__STATED GOAL__. Copy out exactly the lines from the first line of the material below through the line containing "rail_h = 72; // [50:1:80]", and nothing beyond them.

__DATA LINES__.
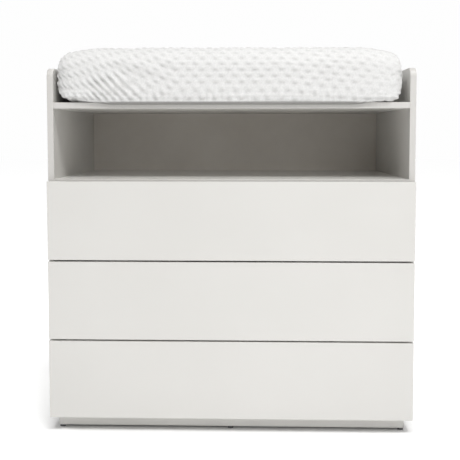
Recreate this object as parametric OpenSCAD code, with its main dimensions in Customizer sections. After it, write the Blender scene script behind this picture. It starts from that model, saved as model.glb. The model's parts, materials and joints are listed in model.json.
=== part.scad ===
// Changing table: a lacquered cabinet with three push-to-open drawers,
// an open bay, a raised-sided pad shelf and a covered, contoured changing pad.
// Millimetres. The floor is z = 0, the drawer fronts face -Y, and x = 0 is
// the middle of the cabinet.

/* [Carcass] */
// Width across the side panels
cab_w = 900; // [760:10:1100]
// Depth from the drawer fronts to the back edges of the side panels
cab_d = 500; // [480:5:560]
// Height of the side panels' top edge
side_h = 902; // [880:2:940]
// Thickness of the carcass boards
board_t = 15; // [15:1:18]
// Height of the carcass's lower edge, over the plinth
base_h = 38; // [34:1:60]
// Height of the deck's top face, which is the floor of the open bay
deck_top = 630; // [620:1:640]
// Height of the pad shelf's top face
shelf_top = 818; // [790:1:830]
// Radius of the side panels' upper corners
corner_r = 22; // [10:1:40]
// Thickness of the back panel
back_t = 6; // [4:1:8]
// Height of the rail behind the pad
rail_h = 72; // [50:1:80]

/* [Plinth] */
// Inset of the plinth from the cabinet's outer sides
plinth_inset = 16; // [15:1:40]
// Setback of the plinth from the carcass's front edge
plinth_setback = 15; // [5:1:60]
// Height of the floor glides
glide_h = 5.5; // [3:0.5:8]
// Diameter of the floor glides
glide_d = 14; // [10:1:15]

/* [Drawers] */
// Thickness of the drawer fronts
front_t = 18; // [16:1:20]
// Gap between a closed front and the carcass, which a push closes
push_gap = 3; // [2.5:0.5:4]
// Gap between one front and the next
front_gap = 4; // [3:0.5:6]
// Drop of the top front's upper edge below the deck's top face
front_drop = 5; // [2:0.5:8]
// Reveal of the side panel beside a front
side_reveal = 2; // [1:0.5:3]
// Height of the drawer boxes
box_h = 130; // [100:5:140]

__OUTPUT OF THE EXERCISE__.
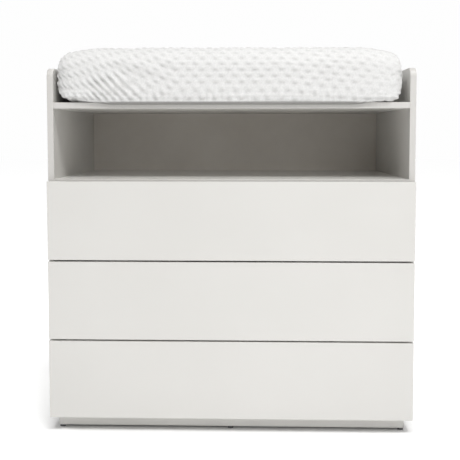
Recreate this object as parametric OpenSCAD code, with its main dimensions in Customizer sections. After it, write the Blender scene script behind this picture. It starts from that model, saved as model.glb. The model's parts, materials and joints are listed in model.json.
=== part.scad ===
// Changing table: a lacquered cabinet with three push-to-open drawers,
// an open bay, a raised-sided pad shelf and a covered, contoured changing pad.
// Millimetres. The floor is z = 0, the drawer fronts face -Y, and x = 0 is
// the middle of the cabinet.

/* [Carcass] */
// Width across the side panels
cab_w = 900; // [760:10:1100]
// Depth from the drawer fronts to the back edges of the side panels
cab_d = 500; // [480:5:560]
// Height of the side panels' top edge
side_h = 902; // [880:2:940]
// Thickness of the carcass boards
board_t = 15; // [15:1:18]
// Height of the carcass's lower edge, over the plinth
base_h = 38; // [34:1:60]
// Height of the deck's top face, which is the floor of the open bay
deck_top = 630; // [620:1:640]
// Height of the pad shelf's top face
shelf_top = 818; // [790:1:830]
// Radius of the side panels' upper corners
corner_r = 22; // [10:1:40]
// Thickness of the back panel
back_t = 6; // [4:1:8]
// Height of the rail behind the pad
rail_h = 72; // [50:1:80]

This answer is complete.